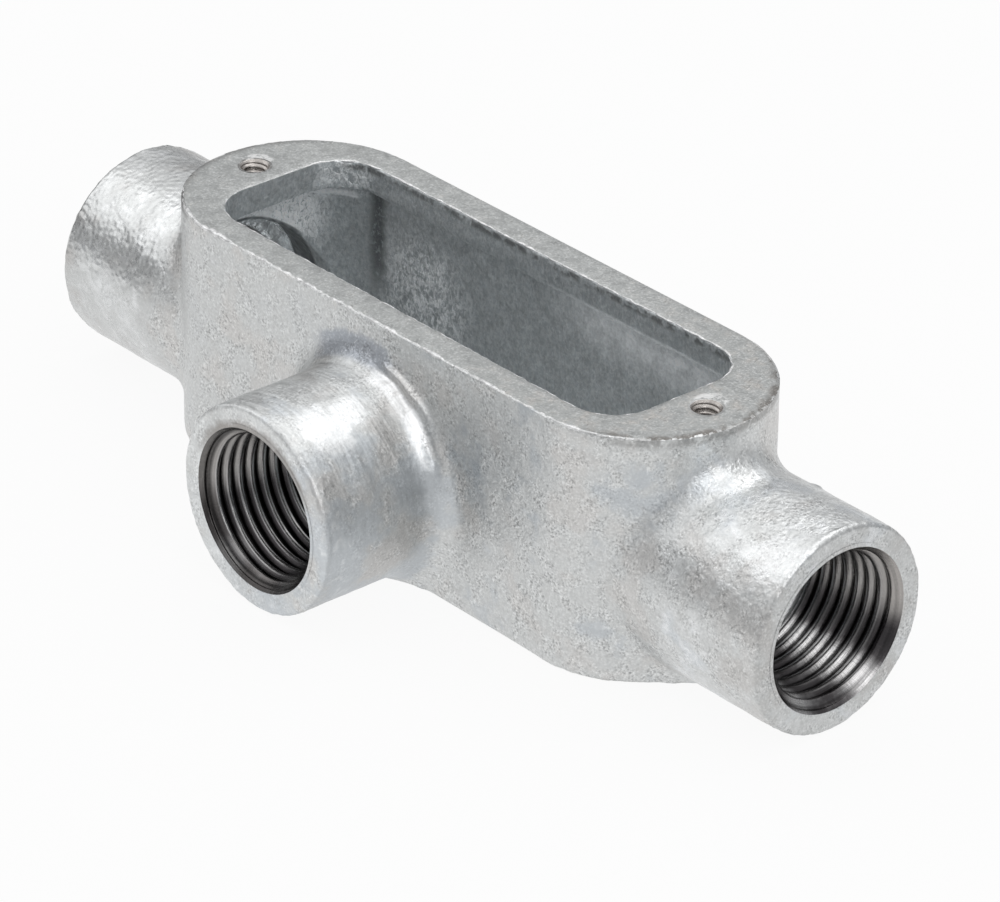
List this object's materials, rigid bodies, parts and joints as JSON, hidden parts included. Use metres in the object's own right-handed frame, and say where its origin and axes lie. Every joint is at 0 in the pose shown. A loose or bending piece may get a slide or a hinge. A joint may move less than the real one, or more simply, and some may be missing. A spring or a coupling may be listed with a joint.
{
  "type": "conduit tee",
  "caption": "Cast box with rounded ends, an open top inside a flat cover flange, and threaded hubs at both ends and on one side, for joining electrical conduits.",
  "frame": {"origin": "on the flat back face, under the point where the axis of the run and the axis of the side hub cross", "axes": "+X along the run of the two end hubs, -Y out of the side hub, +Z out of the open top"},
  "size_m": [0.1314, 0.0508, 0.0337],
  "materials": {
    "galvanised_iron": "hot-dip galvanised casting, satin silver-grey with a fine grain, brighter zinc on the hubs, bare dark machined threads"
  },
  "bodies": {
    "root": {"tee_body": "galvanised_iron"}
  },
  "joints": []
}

- - - -

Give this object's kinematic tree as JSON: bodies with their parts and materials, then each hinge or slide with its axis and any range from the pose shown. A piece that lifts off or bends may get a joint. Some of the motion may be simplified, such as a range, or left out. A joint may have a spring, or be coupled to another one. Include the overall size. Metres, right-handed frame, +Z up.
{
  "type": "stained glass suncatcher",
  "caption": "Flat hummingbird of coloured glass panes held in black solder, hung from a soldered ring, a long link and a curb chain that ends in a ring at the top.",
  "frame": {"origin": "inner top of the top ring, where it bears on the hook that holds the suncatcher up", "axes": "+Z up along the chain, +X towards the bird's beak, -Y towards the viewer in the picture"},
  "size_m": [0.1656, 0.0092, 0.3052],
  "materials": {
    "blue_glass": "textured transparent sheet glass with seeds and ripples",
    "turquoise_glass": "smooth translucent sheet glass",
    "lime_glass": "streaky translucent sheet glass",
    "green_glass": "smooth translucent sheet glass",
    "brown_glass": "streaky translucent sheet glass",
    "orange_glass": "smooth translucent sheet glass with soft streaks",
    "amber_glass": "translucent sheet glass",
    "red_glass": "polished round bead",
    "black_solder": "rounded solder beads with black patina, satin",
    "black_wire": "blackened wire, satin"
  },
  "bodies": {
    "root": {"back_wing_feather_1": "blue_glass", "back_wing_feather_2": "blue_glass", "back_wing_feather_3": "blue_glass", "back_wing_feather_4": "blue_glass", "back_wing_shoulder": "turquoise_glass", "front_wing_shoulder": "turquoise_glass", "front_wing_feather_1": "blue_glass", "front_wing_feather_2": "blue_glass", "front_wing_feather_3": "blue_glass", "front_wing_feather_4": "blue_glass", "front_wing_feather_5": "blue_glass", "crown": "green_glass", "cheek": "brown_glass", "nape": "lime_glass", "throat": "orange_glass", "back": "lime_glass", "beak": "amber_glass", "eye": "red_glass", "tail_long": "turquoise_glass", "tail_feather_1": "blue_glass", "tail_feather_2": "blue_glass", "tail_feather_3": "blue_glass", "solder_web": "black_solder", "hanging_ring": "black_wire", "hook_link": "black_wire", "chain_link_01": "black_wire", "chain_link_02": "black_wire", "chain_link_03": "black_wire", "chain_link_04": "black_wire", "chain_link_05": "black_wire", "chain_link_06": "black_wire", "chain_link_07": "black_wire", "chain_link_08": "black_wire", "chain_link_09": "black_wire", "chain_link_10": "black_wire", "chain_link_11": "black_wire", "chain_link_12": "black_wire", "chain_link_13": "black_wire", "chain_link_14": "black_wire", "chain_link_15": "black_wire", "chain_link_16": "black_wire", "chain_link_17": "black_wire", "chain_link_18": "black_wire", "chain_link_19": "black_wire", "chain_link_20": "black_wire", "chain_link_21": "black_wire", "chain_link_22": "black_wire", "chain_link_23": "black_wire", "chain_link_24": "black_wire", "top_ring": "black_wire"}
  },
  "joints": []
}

- - - -

Among the records above, find each line holding the string "axes" and pull it out.

List this object's materials, rigid bodies, parts and joints as JSON, hidden parts included. Use metres in the object's own right-handed frame, and say where its origin and axes lie. Every joint is at 0 in the pose shown. A loose or bending piece may get a slide or a hinge. A joint may move less than the real one, or more simply, and some may be missing. A spring or a coupling may be listed with a joint.
  "frame": {"origin": "on the flat back face, under the point where the axis of the run and the axis of the side hub cross", "axes": "+X along the run of the two end hubs, -Y out of the side hub, +Z out of the open top"},
  "frame": {"origin": "inner top of the top ring, where it bears on the hook that holds the suncatcher up", "axes": "+Z up along the chain, +X towards the bird's beak, -Y towards the viewer in the picture"},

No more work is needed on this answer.